RECORDED INFORMATION
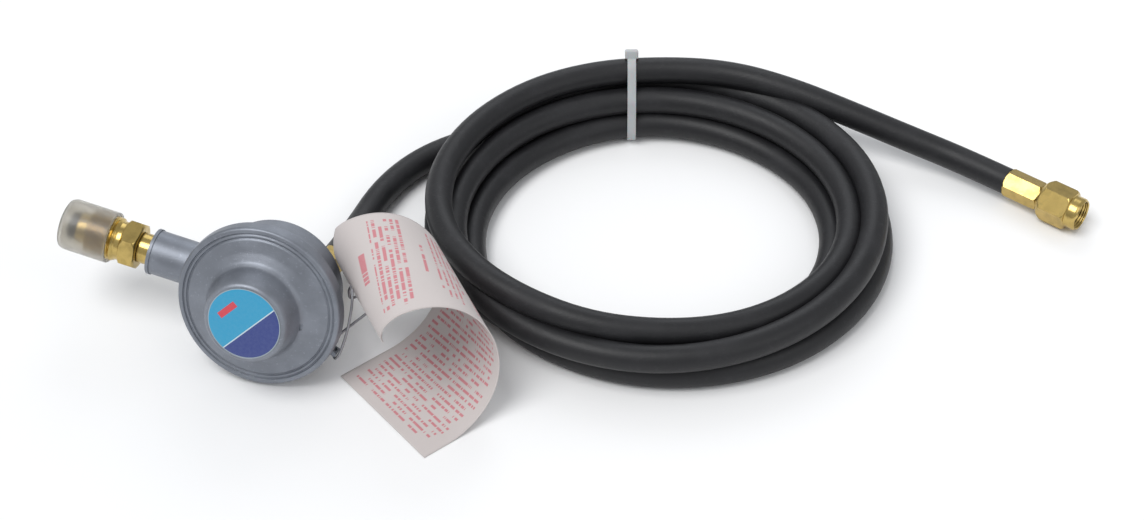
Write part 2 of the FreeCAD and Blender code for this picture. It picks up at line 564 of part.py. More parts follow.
def make_hose():
    mouth = size("outlet_length") + size("barb_hex_length") + size("ferrule_gap")
    hose_from = mouth + size("ferrule_length")
    radius = size("hose_radius")
    start = [OUTLET.multVec(V(0, 0, hose_from + ahead)) for ahead in (0, LEAD_STRAIGHT)]
    lead = tube("hose_lead", start + [V(*point) for point in LEAD_POINTS], radius)
    feature("hose_lead", lead.fuse(hose_end(OUTLET, mouth + 0.5, hose_from)))
    straight = TAIL_MOUTH - TAIL_AXIS * TAIL_STRAIGHT
    tail = tube("hose_tail", [V(*point) for point in TAIL_POINTS] + [straight, TAIL_MOUTH], radius)
    feature("hose_tail", tail.fuse(hose_end(TAIL, -size("ferrule_length"), -0.5)))
    centre = V(size("coil_x"), size("coil_y"), size("coil_bottom"))
    height = size("coil_top") - size("coil_bottom")
    walls = []
    for outer in ("outer", "inner"):
        oval = Part.Ellipse(centre, size("coil_%s_x" % outer), size("coil_%s_y" % outer))
        walls.append(Part.Face(Part.Wire(oval.toShape())).extrude(V(0, 0, height)))
    coil = walls[0].cut(walls[1])
    rims = [edge for edge in coil.Edges if abs(edge.BoundBox.ZLength) < 0.01]
    feature("hose_coil", coil.makeFillet(size("coil_round"), rims))


def make_tie():
    """A strap round the coil's section, and its head on the outer upper corner."""
    across = (size("tie_x") - size("coil_x"))
    far = size("coil_y") + size("coil_outer_y") * math.sqrt(1 - (across / size("coil_outer_x")) ** 2)
    near = size("coil_y") + size("coil_inner_y") * math.sqrt(1 - (across / size("coil_inner_x")) ** 2)
    thick, rounding = size("tie_thick"), size("coil_round")
    width, bottom, top = size("tie_width"), size("coil_bottom"), size("coil_top")
    left = size("tie_x") - width / 2
    outer = Part.makeBox(width, far - near + 2 * thick, top - bottom + 2 * thick,
                         V(left, near - thick, bottom - thick))
    outer = outer.makeFillet(rounding + thick, [edge for edge in outer.Edges
                                                if edge.BoundBox.XLength > width / 2])
    inner = Part.makeBox(width, far - near, top - bottom, V(left, near, bottom))
    inner = inner.makeFillet(rounding, [edge for edge in inner.Edges
                                        if edge.BoundBox.XLength > width / 2])
    head = Part.makeBox(size("tie_head"), size("tie_head"), size("tie_head_thick"),
                        V(size("tie_x") - size("tie_head") / 2, -size("tie_head") / 2, 0))
    head = head.makeFillet(0.8, head.Edges)
    head.Placement = FreeCAD.Placement(V(0, far - 1.2, top - 3.6),
                                       FreeCAD.Rotation(V(1, 0, 0), -40))
    strap = outer.cut(inner)
    feature("cable_tie", strap.fuse(head.cut(inner)))


def make_tail_end():
    ferrule("-ferrule_length", "0", "tail_ferrule", rolled(TAIL, "tail_roll"))
    head = "swivel_start + swivel_web + end_gap"
    stem = turned("tail_stem", [
        ("barb_bore", "-ferrule_length + 1")]
        + [(radius, "-(%s)" % height) for radius, height in
           reversed(barb("tail_barb", "0.5", "ferrule_length - 1.5"))]
        + [("barb_radius", "0"), ("ferrule_flats / 2", "0"),
           ("ferrule_flats / 2", "swivel_start - end_gap"),
           ("neck_outer", "swivel_start - end_gap"), ("neck_outer", head), ("flare_radius", head),
           ("flare_radius", head + " + flare_edge"),
           ("flare_tip", head + " + flare_edge + flare_radius - flare_tip"),
           ("barb_bore", head + " + flare_edge + flare_radius - flare_tip")])
    node(stem, "tail_stem", TAIL)
    corner = "swivel_flats / 1.7320508"
    finish = "swivel_start + swivel_length"
    hexagon = "swivel_start + swivel_hex"
    web = "swivel_start + swivel_web"
    nut = hexed("swivel_nut", [
        ("neck_outer + turn_gap", "swivel_start"), (corner + " - 3.2", "swivel_start"),
        (corner, "swivel_start + 3"), (corner, hexagon + " - swivel_chamfer"),
        (corner + " - swivel_chamfer", hexagon), ("swivel_collar", hexagon + " + 0.4"),
        ("swivel_collar", finish + " - 0.8"), ("swivel_collar - 0.8", finish),
        ("swivel_thread + 0.5", finish), ("swivel_thread", finish + " - 0.5"),
        ("swivel_thread", "thread_start"), ("swivel_relief", "thread_start"),
        ("swivel_relief", web), ("neck_outer + turn_gap", web)],
        "swivel_flats", "swivel_start - 1", "swivel_length + 2")
    node(nut, "swivel_nut", rolled(TAIL, "swivel_roll"))


# ---- tag and wire -------------------------------------------------------------------------

def curl(along):
    """Place and heading on the tag's side curve: flat on the table, then three bends."""
    reach, height, turn = min(along, size("tag_flat")), 0.0, 0.0
    left = along - reach
    for radius, length in ((size("tag_first_radius"), size("tag_first_length")),
                           (size("tag_second_radius"), size("tag_second_length")),
                           (size("tag_third_radius"), left)):
        ahead = turn + min(left, length) / radius
        reach += radius * (math.sin(ahead) - math.sin(turn))
        height += radius * (math.cos(turn) - math.cos(ahead))
        left, turn = max(left - length, 0.0), ahead
    return reach, height, turn


def make_tag():
    """A curled sheet: thin straight-sided sections across it, one after another, as one solid."""
    heading = math.radians(size("tag_deg"))
    skew = math.radians(size("tag_skew"))
    forward = V(math.cos(heading), math.sin(heading), 0)
    across = V(math.sin(heading), -math.cos(heading), 0)
    corner = V(size("tag_x"), size("tag_y"), size("table_gap"))
    width, thick, length = size("tag_width"), size("tag_thick"), size("tag_length")
    clip = size("tag_corner")
    steps = 44
    first, last = width * math.sin(skew) / 2, length * math.cos(skew)

    def section(along):
        """Middle of the sheet's near edge, its way across and its normal, at a distance along."""
        reach, height, turn = curl(along)
        start = corner + forward * reach + V(0, 0, height + thick / 2) - across * (along * math.tan(skew))
        return start, forward * -math.sin(turn) + V(0, 0, math.cos(turn))

    sections = []
    for step in range(steps + 1):
        along = first + (last - first) * step / steps
        start, normal = section(along)
        trim = max(0.0, clip - (last - along))
        near, far = start + across * trim, start + across * (width / math.cos(skew) - trim)
        ends = [near - normal * (thick / 2), far - normal * (thick / 2),
                far + normal * (thick / 2), near + normal * (thick / 2)]
        sections.append(Part.makePolygon(ends + [ends[0]]))
    sheet_solid = Part.makeLoft(sections, True, True)
    start, normal = section(last - size("tag_hole_inset"))
    middle = start + across * (width / math.cos(skew) / 2)
    punch = Part.makeCylinder(size("tag_hole"), thick * 8, middle - normal * (thick * 4), normal)
    feature("paper_tag", sheet_solid.cut(punch))


def make_wire():
    wire = tube("tag_wire", [V(*point) for point in WIRE_POINTS], size("wire_radius"))
    feature("tag_wire", wire, REGULATOR)


make_bonnet()
make_casing()
make_valve()
make_lever()
make_diaphragm_stack()
make_inlet()
make_outlet()
make_hose()
make_tie()
make_tail_end()
make_tag()
make_wire()
doc.recompute()

for item in doc.Objects:
    if "Invalid" in item.State or "Error" in item.State:
        raise RuntimeError("object failed: " + item.Name)
for item in nodes:
    if item.Shape.isNull() or not item.Shape.isValid() or not item.Shape.Solids:
        raise RuntimeError("no sound solid: " + item.Label)

os.makedirs("parts", exist_ok=True)
for item in nodes:
    item.Shape.exportStep("parts/%s.step" % item.Label)
    print("%-16s %9.1f mm3" % (item.Label, item.Shape.Volume))
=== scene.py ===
import json
import math

import bmesh
import bpy
import numpy as np
from bpy.props import FloatProperty, FloatVectorProperty, IntProperty, PointerProperty
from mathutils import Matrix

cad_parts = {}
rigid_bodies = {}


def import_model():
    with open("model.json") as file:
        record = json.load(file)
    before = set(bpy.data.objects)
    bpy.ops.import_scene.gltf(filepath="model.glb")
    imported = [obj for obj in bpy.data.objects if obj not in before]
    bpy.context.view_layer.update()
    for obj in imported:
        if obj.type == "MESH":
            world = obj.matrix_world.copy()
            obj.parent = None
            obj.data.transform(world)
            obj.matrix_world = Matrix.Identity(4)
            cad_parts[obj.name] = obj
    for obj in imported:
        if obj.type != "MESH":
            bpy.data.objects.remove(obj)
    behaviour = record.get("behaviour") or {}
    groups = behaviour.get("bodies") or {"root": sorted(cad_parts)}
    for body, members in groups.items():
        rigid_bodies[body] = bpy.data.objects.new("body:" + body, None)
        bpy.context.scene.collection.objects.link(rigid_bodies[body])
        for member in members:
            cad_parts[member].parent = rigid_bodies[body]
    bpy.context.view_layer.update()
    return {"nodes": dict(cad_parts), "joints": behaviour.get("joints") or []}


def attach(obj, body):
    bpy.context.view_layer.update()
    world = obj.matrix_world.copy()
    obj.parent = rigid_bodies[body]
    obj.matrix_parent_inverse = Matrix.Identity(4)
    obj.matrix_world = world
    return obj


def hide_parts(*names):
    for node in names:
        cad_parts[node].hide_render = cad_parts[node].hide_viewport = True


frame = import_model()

bl_info = {
    "name": "Gas regulator set",
    "version": (1, 0, 0),
    "blender": (4, 5, 0),
    "location": "View3D > Sidebar > Regulator",
    "description": "Makes the pieces and finishes of a gas regulator with its hose",
    "category": "Object",
}

JOINTS = {joint["name"]: joint for joint in frame["joints"]}
MM = 0.001


def unit(vector):
    vector = np.asarray(vector, float)
    return vector / np.linalg.norm(vector)


class Place:
    """A frame of axes: points given along its own x, y and z are turned into the row frame."""

    def __init__(self, origin, x_axis, z_axis):
        z = unit(z_axis)
        x = unit(np.asarray(x_axis, float) - z * np.dot(x_axis, z))
        self.origin, self.axes = np.asarray(origin, float), np.stack([x, np.cross(z, x), z])

    def __call__(self, points):
        return self.origin + np.asarray(points, float) @ self.axes

    def turned(self, degrees):
        x, y, z = self.axes
        angle = math.radians(degrees)
        return Place(self.origin, x * math.cos(angle) + y * math.sin(angle), z)


# The disc's axis, towards the label, and the inlet's axis come from the joints along them.
LABEL_WAY = np.array(JOINTS["diaphragm_slide"]["axis"])
INLET_WAY = np.array(JOINTS["inlet_nut_spin"]["axis"])
INLET_DEPTH = 17.4 * MM
INLET_START = np.array(JOINTS["inlet_nut_spin"]["pos_m"])
DISC = Place(INLET_START + LABEL_WAY * INLET_DEPTH, -INLET_WAY, LABEL_WAY)
INLET = Place(INLET_START, DISC.axes[1], INLET_WAY)
TAIL = Place(JOINTS["far_nut_spin"]["pos_m"], np.cross(JOINTS["far_nut_spin"]["axis"], (0, 0, 1)),
             JOINTS["far_nut_spin"]["axis"])
OUTLET_SIDE, BOWL_BACK = 15.0 * MM, 31.5 * MM
OUTLET = Place(DISC((OUTLET_SIDE, 0, -BOWL_BACK)), DISC.axes[0], -LABEL_WAY)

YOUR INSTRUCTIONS
Exactly those lines that run from the line with "before = set(bpy.data.objects)" through the line with "obj.data.transform(world)" are to be reproduced; both end lines belong to the range.

RESULT FOR THIS EXERCISE
    before = set(bpy.data.objects)
    bpy.ops.import_scene.gltf(filepath="model.glb")
    imported = [obj for obj in bpy.data.objects if obj not in before]
    bpy.context.view_layer.update()
    for obj in imported:
        if obj.type == "MESH":
            world = obj.matrix_world.copy()
            obj.parent = None
            obj.data.transform(world)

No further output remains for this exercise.